ニコチンパッチを透析患者さんが使っても良いか


維持透析患者さんでは心血管疾患や感染症のリスクが高いことが知られています。


喫煙は心血管疾患や慢性肺疾患,悪性腫瘍などに関連する危険因子です。


そのため、透析患者さんに対する禁煙支援の役割は大きいと言えます。



禁煙を成功させるために禁煙補助薬を使用される場合がありますが、透析患者さんに使用してもよいのでしょうか?

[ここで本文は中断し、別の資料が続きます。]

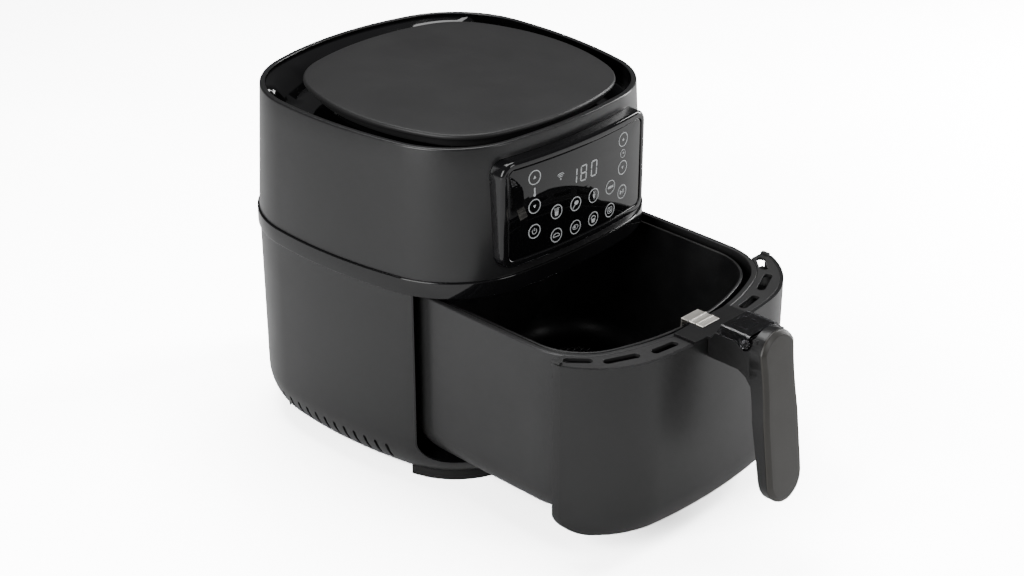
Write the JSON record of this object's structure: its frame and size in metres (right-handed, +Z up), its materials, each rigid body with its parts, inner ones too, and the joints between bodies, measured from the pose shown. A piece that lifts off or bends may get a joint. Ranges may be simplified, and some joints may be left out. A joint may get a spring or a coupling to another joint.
{
  "type": "air fryer",
  "caption": "Basket air fryer with a pull-out drawer, handle with a covered release button, touch panel and a hot-air chamber above the drawer.",
  "frame": {"origin": "on the table top, under the middle of the whole object with its drawer open as at rest", "axes": "+Z up, -Y to the front (the way the drawer opens), +X to the right for someone in front of it"},
  "size_m": [0.315, 0.556, 0.329],
  "materials": {
    "shell": "satin charcoal moulded plastic",
    "lid": "matte dark grey plastic",
    "gloss_black": "polished black plastic",
    "black_plastic": "moulded black plastic",
    "drawer_front": "satin charcoal moulded plastic",
    "rim": "fine matte grey plastic",
    "pan": "satin coated steel",
    "coating": "non-stick coated steel",
    "clip": "pale brushed steel",
    "steel": "plain steel sheet and bar",
    "element": "oxidised heating tube",
    "aluminium": "stamped aluminium",
    "board": "lacquered circuit board",
    "touch_glass": "polished black glass-like acrylic",
    "handle": "satin black plastic",
    "inlay": "warm grey satin inlay",
    "cover": "smoky clear plastic",
    "rubber": "black rubber"
  },
  "bodies": {
    "housing": {"lower_shell": "shell", "upper_shell": "shell", "trim_band": "gloss_black", "air_inlet_tray": "gloss_black", "top_plate": "lid", "base_plate": "black_plastic", "base_screws": "steel", "rubber_feet": "rubber", "drawer_liner": "black_plastic", "opening_frame": "gloss_black", "drawer_runners": "black_plastic", "support_deck": "steel", "heater_bowl": "steel", "heat_shield": "steel", "fan_guard": "steel", "heating_element": "element", "fan_motor": "steel", "motor_bracket": "steel", "motor_screws": "steel", "temperature_sensor": "steel", "thermal_cutout": "black_plastic", "exhaust_duct": "black_plastic", "exhaust_grille": "black_plastic", "panel_bezel": "gloss_black", "touch_glass": "touch_glass", "display_board": "board", "power_board": "board", "drawer_switch": "black_plastic", "cord_gland": "rubber"},
    "drawer": {"pan": "pan", "front_panel": "drawer_front", "rim_plate": "rim", "basket": "coating", "basket_mesh": "coating", "basket_pads": "rubber", "basket_clip": "clip", "handle_body": "handle", "grip_inlay": "inlay", "button_spring": "steel", "handle_screws": "steel"},
    "cover": {"button_cover": "cover", "hinge_pin": "steel"},
    "button": {"release_button": "black_plastic"},
    "fan": {"convection_fan": "aluminium", "motor_shaft": "steel", "cooling_fan": "black_plastic"}
  },
  "joints": [
    {"name": "drawer_slide", "type": "slide", "parent": "housing", "child": "drawer", "axis": [0, -1, 0], "range_m": [-0.1642, 0.125]},
    {"name": "cover_hinge", "type": "hinge", "parent": "drawer", "child": "cover", "pos_m": [0, -0.23744, 0.1985], "axis": [1, 0, 0], "range_deg": [0, 70]},
    {"name": "button_press", "type": "slide", "parent": "drawer", "child": "button", "axis": [0, 0, -1], "range_m": [0, 0.0025], "stiffness_N_per_m": 400, "springref_m": -0.002, "deforming": ["button_spring"]},
    {"name": "fan_spin", "type": "hinge", "parent": "housing", "child": "fan", "pos_m": [0, 0.12026, 0.23], "axis": [0, 0, 1], "continuous": true}
  ]
}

日本における禁煙ガイドラインで推奨される第一選択治療薬にはチャンピックス(バレニクリン)とニコチン代替療法(ニコチンガムとニコチンパッチ)があります。



チャンピックス

チャンピックスは2008年1月に承認された日本初の経口禁煙補助薬です。

チャンピックスはニコチンを含まず、脳内のα4β2ニコチン受容体に結合し、部分作動薬(アゴニスト)として作用することによって、禁煙に伴う離脱症状やタバコへの切望感を軽減します。


禁煙成功率も高く良い薬なのですが、『統合失調症,双極性障害,うつ病等の精神疾患のある患

者,重度の腎機能障害のある患者および血液透析を受けている患者には慎重に投与する』とされています。


透析患者さんの用法用量は0.5mgを1日1回に減量ですが、透析性はないので万が一を考えると透析患者さんには少し使いにくいといえます。



ニコチン代替療法(ニコチンガムとニコチンパッチ)

ニコチンを皮膚や口腔粘膜から持続的に吸収することによってニコチン離脱症状を緩和し、喫煙欲求を抑制します。


ニコチン患者さんの用法用量は健常者と同じです。


ニコチンは肝臓で代謝されます。ニコチンは透析性はありませんが代謝産物は透析で除去されるので透析患者さんでも問題になりません。


頭痛、動悸、不眠、イライラ感、嘔吐、下痢、けいれんなどのニコチン過剰が疑われる症状が出た場合減量するなど考慮が必要です。